Are Multimodal Embeddings Truly Beneficial for Recommendation? A Deep Dive into Whole vs. Individual Modalities
Yu Ye, Junchen Fu, Yu Song, Kaiwen Zheng, Joemon M. Jose
TL;DR
This paper questions the assumed benefit of multimodal embeddings in recommendation by conducting a large-scale, controlled Modality Knockout study across 14 state-of-the-art models on three Amazon datasets. It systematically replaces visual and/or textual embeddings with constants or random noise during training and inference to isolate each modality's contribution, evaluating using $Recall$ and $NDCG$ metrics. The key findings show that multimodal embeddings improve performance mainly when paired with sophisticated graph-based fusion, while text alone often matches full multimodal performance and images provide limited gains, revealing a text-dominant dynamic and potential artifacts in simple fusion baselines. The work provides practical guidance for model design and evaluation in multimodal recommendation and commits to releasing code and datasets for reproducibility and further research.
Abstract
Multimodal recommendation has emerged as a mainstream paradigm, typically leveraging text and visual embeddings extracted from pre-trained models such as Sentence-BERT, Vision Transformers, and ResNet. This approach is founded on the intuitive assumption that incorporating multimodal embeddings can enhance recommendation performance. However, despite its popularity, this assumption lacks comprehensive empirical verification. This presents a critical research gap. To address it, we pose the central research question of this paper: Are multimodal embeddings truly beneficial for recommendation? To answer this question, we conduct a large-scale empirical study examining the role of text and visual embeddings in modern multimodal recommendation models, both as a whole and individually. Specifically, we pose two key research questions: (1) Do multimodal embeddings as a whole improve recommendation performance? (2) Is each individual modality - text and image - useful when used alone? To isolate the effect of individual modalities - text or visual - we employ a modality knockout strategy by setting the corresponding embeddings to either constant values or random noise.
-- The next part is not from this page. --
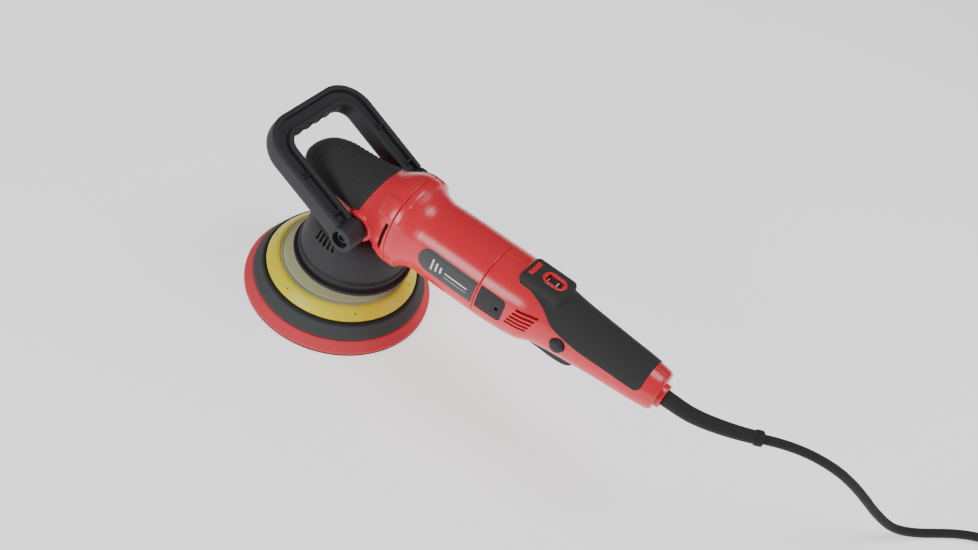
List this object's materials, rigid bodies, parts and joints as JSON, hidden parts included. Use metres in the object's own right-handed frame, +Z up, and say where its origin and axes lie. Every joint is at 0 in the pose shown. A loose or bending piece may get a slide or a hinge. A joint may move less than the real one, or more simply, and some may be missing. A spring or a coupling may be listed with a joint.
{
  "type": "dual action polisher",
  "caption": "Random orbital polishing machine with a round pad, gear head, D-shaped front handle, long motor body, rear grip with trigger and speed dial, and a power cord.",
  "frame": {"origin": "point where the drive spindle's axis meets the plane of the pad's working face", "axes": "+X along the body towards the rear end, +Z up along the spindle, body centred on Y = 0"},
  "size_m": [0.762, 0.4011, 0.1627],
  "materials": {
    "red_housing": "satin moulded nylon",
    "black_rubber": "soft overmould",
    "black_plastic": "fine textured",
    "red_lens": "clear red",
    "cast_aluminium": "as cast",
    "steel": "ground",
    "lamination_steel": "laminated",
    "copper_winding": "enamelled",
    "brass": "pressed",
    "carbon": "matt",
    "circuit_board": "solder resist",
    "cast_iron": "machined",
    "yellow_plate": "satin",
    "cream_plate": "satin",
    "black_ring": "matt",
    "grey_foam": "fine closed-cell foam",
    "red_foam": "open-cell foam",
    "cord_rubber": "smooth",
    "plug_plastic": "moulded"
  },
  "bodies": {
    "housing": {"gear_case": "cast_aluminium", "head_cover": "red_housing", "head_grip_cap": "black_rubber", "shroud": "black_plastic", "upper_spindle_bearing": "steel", "lower_spindle_bearing": "steel", "gear_case_screws": "steel", "motor_housing": "red_housing", "stator_core": "lamination_steel", "field_coils": "copper_winding", "front_armature_bearing": "steel", "rear_armature_bearing": "steel", "brush_holders": "brass", "carbon_brushes": "carbon", "brush_springs": "steel", "brush_covers": "black_plastic", "label_insets": "black_plastic", "handle_shell_left": "red_housing", "handle_shell_right": "red_housing", "handle_screws": "steel", "grip_overlay": "black_rubber", "dial_bezel": "red_housing", "indicator_lens": "red_lens", "control_board": "circuit_board", "switch_body": "black_plastic", "trigger_spring": "steel", "trigger_pin": "steel", "lock_spring": "steel", "cord_clamp": "black_plastic", "cord_guard": "cord_rubber", "handle_bosses": "black_plastic", "handle_bolts": "steel", "power_cord": "cord_rubber", "cord_coil": "cord_rubber", "cord_tie": "black_plastic", "plug": "plug_plastic"},
    "armature": {"armature_shaft": "steel", "armature_core": "lamination_steel", "armature_windings": "copper_winding", "commutator": "copper_winding", "cooling_fan": "black_plastic", "pinion": "steel"},
    "drive_spindle": {"spindle": "steel", "crown_gear": "steel", "eccentric_carrier": "cast_iron", "counterweight": "cast_iron", "eccentric_bearings": "steel"},
    "pad": {"pad_shaft": "steel", "plate_hub": "steel", "hub_disc": "cream_plate", "backing_plate": "yellow_plate", "plate_rim": "black_ring", "cushion_foam": "grey_foam", "hook_layer": "black_ring", "polishing_pad": "red_foam", "pad_face_layer": "black_ring"},
    "bail": {"front_handle": "black_plastic"},
    "trigger": {"trigger": "black_plastic"},
    "lock": {"lock_button": "black_plastic"},
    "dial": {"speed_dial": "black_plastic"}
  },
  "joints": [
    {"name": "spindle_spin", "type": "hinge", "parent": "housing", "child": "drive_spindle", "pos_m": [0, 0, 0.1], "axis": [0, 0, 1], "continuous": true},
    {"name": "armature_spin", "type": "hinge", "parent": "housing", "child": "armature", "pos_m": [0.1, 0, 0.1225], "axis": [1, 0, 0], "continuous": true},
    {"name": "pad_spin", "type": "hinge", "parent": "drive_spindle", "child": "pad", "pos_m": [-0.0075, 0, 0.05], "axis": [0, 0, 1], "continuous": true},
    {"name": "handle_tilt", "type": "hinge", "parent": "housing", "child": "bail", "pos_m": [0.017, 0, 0.1135], "axis": [0, 1, 0], "range_deg": [-8, 75]},
    {"name": "trigger_pull", "type": "hinge", "parent": "housing", "child": "trigger", "pos_m": [0.214, 0, 0.106], "axis": [0, 1, 0], "range_deg": [0, 6], "stiffness_Nm_per_rad": 0.4, "springref_deg": -2.86, "deforming": ["trigger_spring"]},
    {"name": "lock_button_press", "type": "slide", "parent": "housing", "child": "lock", "axis": [0, 1, 0], "range_m": [0, 0.003], "stiffness_N_per_m": 250, "springref_m": -0.002, "deforming": ["lock_spring"]},
    {"name": "speed_dial_turn", "type": "hinge", "parent": "housing", "child": "dial", "pos_m": [0.177, 0, 0.1465], "axis": [0, 1, 0], "range_deg": [-140, 140]}
  ],
  "couplings": [
    {"joint": "armature_spin", "follows": "spindle_spin", "ratio": 3}
  ]
}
To ensure the scale and comprehensiveness of our study, we evaluate 14 widely used state-of-the-art multimodal recommendation models. Our findings reveal that: (1) multimodal embeddings generally enhance recommendation performance - particularly when integrated through more sophisticated graph-based fusion models. Surprisingly, commonly adopted baseline models with simple fusion schemes, such as VBPR and BM3, show only limited gains. (2) The text modality alone achieves performance comparable to the full multimodal setting in most cases, whereas the image modality alone does not. These results offer foundational insights and practical guidance for the multimodal recommendation community.